Dataset excerpt
○ ○ ○ ○

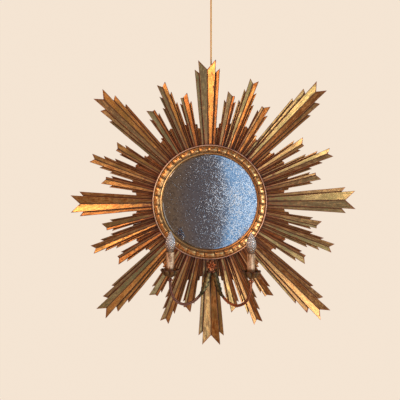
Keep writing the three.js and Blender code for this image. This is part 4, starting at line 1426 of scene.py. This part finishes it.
@dataclass
class HangingCord:
    """The taut twisted cord with its loops, knots, screw eye and wall hook.

    lower and upper are the heights of the loops' middles, aside is how far the lower loop
    stands beside the cord's foot, and over is how far each knot runs on over the cord.
    thick is a strand's radius as a share of the cord's.
    """

    foot: Point = (10.4, 300.3, 7.5)
    head: Point = (17.3, 764.0, 7.5)
    radius: float = 3.25
    pitch: float = 21.0
    loop: float = 7.0
    loop_cord: float = 2.6
    knot: float = 5.4
    eye: float = 4.7
    eye_wire: float = 1.5
    eye_rise: float = 271.2
    eye_foot: float = 250.0
    lower: float = 278.5
    upper: float = 786.0
    hook_rise: float = 788.1
    hook_reach: float = 15.0
    hook_lip: float = 10.0
    hook_wire: float = 2.0
    hook_bend: float = 2.6
    thick: float = 0.535
    aside: float = 0.43
    over: float = 0.3

    def strands(self, form: Form, path: Path, radius: float, turns: float) -> None:
        """Adds three strands wound round a path.

        Args:
            form: takes the strands.
            path: the cord's middle line.
            radius: of all three together, in mm.
            turns: how many times each goes round.
        """
        thick = radius * self.thick
        angle = circle(12)
        for number, line in enumerate(wound(path, 3, radius - thick, turns)):
            grid = line.tube(thick, 12)
            # Painted shade on each strand's inner side, towards the cord's middle.
            depth = np.linalg.norm(grid - path.points[:, None], axis=-1) / radius
            run = np.linspace(0, path.length, len(grid))[:, None]
            form.add(grid, ring=path.closed, hollow=1 - smooth(0.45, 0.95, depth),
                     along=0.12 * run, across=1.6 * angle, tone=number * 7.0)

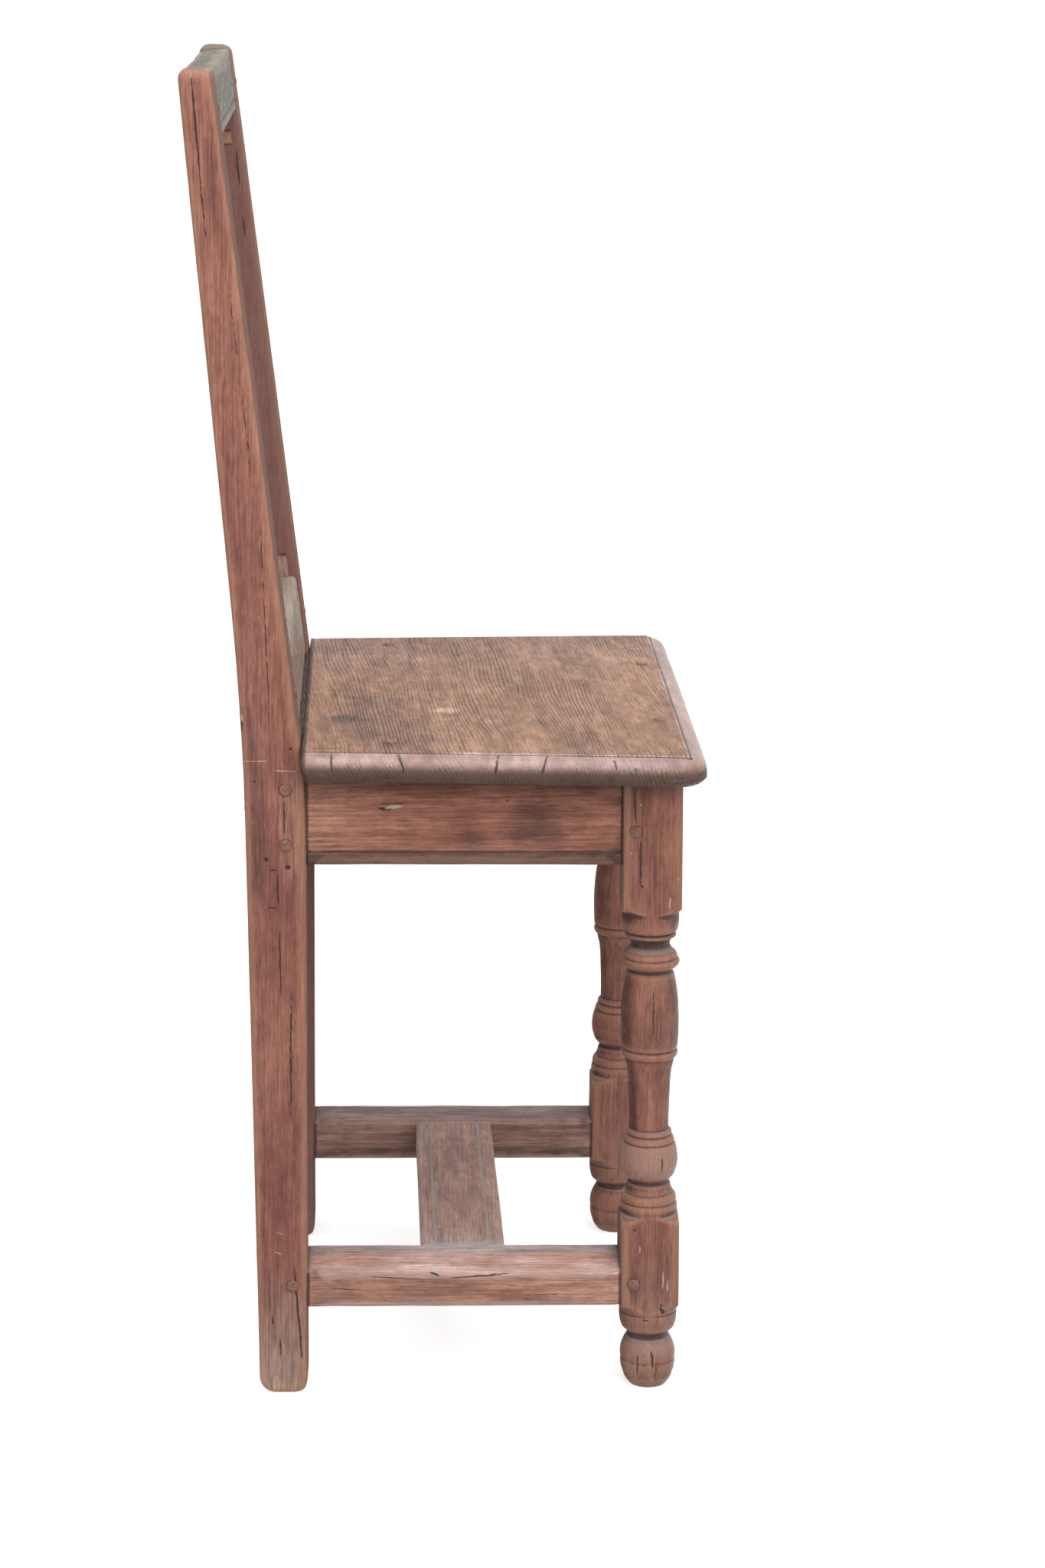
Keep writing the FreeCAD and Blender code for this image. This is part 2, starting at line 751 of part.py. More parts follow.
def front_leg():
    """The right front leg with its mortises and peg holes."""
    leg = leg_blank().cut([side_rail_mortise(True), front_rail_mortise(), stretcher_mortise()])
    return with_peg_holes(leg, "leg_seat_rail_pegs", "front_rail_pegs", "leg_stretcher_pegs")


# All the pieces

pieces = {}
for name, shape in (
    ("rear_post", rear_post()),
    ("front_leg", front_leg()),
    ("seat_rail", with_peg_holes(side_seat_rail(), "leg_seat_rail_pegs", "post_seat_rail_pegs",
                                 "seat_pegs")),
):
    pieces["right_" + name] = shape
    pieces["left_" + name] = mirrored(shape)

# Feet have worn the right stretcher, and the left one much less
for name, wear_drop in (("right_side_stretcher", stretcher_wear_drop),
                        ("left_side_stretcher", left_stretcher_wear_drop)):
    pieces[name] = with_peg_holes(side_stretcher(wear_drop), "leg_stretcher_pegs", "post_stretcher_pegs")
pieces["left_side_stretcher"] = mirrored(pieces["left_side_stretcher"])

pieces["front_seat_rail"] = both_sides(front_seat_rail(), "front_rail_pegs", "seat_pegs")
pieces["rear_seat_rail"] = both_sides(rear_seat_rail(), "rear_rail_pegs")
pieces["seat_board"] = both_sides(seat_board(), "seat_pegs")
pieces["top_rail"] = both_sides(top_rail(), "top_rail_pegs")
pieces["lower_back_rail"] = both_sides(lower_back_rail(), "lower_back_rail_pegs")
pieces["medial_stretcher"] = medial_stretcher()

for name, low, high in (
    ("top_mortise_scraps", old_top_low + scrap_gap, old_top_low + top_scrap_height),
    ("lower_mortise_scraps", lower_tenon_high + scrap_gap, old_lower_high - scrap_gap),
):
    scrap = mortise_scrap(low, high)
    pieces[name] = Part.makeCompound([scrap, mirrored(scrap)])

for name, rows in peg_rows.items():
    driven = [peg(*row) for row in rows]
    pieces[name] = Part.makeCompound(driven + [mirrored(one) for one in driven])

# The origin goes to the floor under the middle of the chair's box
bounds = Part.makeCompound(list(pieces.values())).optimalBoundingBox()
to_origin = Vector(0, -(bounds.YMin + bounds.YMax) / 2, 0)

os.makedirs("parts", exist_ok=True)
for name, shape in pieces.items():
    moved = shape.copy()
    moved.translate(to_origin)
    moved.exportStep("parts/" + name + ".step")
    print(name, len(moved.Solids), "solid", round(moved.Volume / 1000, 1), "cm3",
          "valid" if moved.isValid() else "NOT VALID")
print("box", bounds.XLength, bounds.YLength, bounds.ZLength, "moved by", to_origin.y)
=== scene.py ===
# %% [markdown]
# # A joined oak chair
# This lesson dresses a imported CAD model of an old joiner's chair. The CAD gives every piece its place
# and its size. Blender gives the pieces what a plank, a plane and three centuries leave behind: soft
# arrises, hollows, splits, grain and dust. The frame is loaded first, because every piece is made at
# the place where the CAD holds it, in metres, with Z up and the chair facing -Y.

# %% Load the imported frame
import math

import bpy
import bmesh
import numpy as np
from mathutils import Matrix, Vector


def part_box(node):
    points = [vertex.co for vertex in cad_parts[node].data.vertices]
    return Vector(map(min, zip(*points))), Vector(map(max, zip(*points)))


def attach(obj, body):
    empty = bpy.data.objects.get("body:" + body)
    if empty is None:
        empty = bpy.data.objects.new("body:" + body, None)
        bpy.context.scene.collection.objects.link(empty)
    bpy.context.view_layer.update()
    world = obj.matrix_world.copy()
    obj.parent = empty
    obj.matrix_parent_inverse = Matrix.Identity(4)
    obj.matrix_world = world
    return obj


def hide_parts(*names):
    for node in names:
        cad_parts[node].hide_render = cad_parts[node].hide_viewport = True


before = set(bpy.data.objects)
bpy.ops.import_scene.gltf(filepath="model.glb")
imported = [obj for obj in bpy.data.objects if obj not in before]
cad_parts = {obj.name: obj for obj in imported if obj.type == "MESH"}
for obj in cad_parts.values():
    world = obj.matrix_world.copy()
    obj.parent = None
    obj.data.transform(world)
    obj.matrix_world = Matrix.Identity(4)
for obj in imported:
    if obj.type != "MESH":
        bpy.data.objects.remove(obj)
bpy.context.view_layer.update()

print("CAD nodes:", len(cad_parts))

# %% [markdown]
# ## Sizes
# Lengths are written in millimetres, as on a joiner's rule, and turned into metres when a mesh is made.
# The sizes that the CAD nodes hold are read from their boxes, so this script can't drift away from them.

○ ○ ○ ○

--- Task prompt ---
Above are records; repeat only the lines starting at the line with "# %% Load the imported frame" and ending at the line with "obj.matrix_world = world", exactly as they appear, both included.

--- Full output ---
# %% Load the imported frame
import math

import bpy
import bmesh
import numpy as np
from mathutils import Matrix, Vector


def part_box(node):
    points = [vertex.co for vertex in cad_parts[node].data.vertices]
    return Vector(map(min, zip(*points))), Vector(map(max, zip(*points)))


def attach(obj, body):
    empty = bpy.data.objects.get("body:" + body)
    if empty is None:
        empty = bpy.data.objects.new("body:" + body, None)
        bpy.context.scene.collection.objects.link(empty)
    bpy.context.view_layer.update()
    world = obj.matrix_world.copy()
    obj.parent = empty
    obj.matrix_parent_inverse = Matrix.Identity(4)
    obj.matrix_world = world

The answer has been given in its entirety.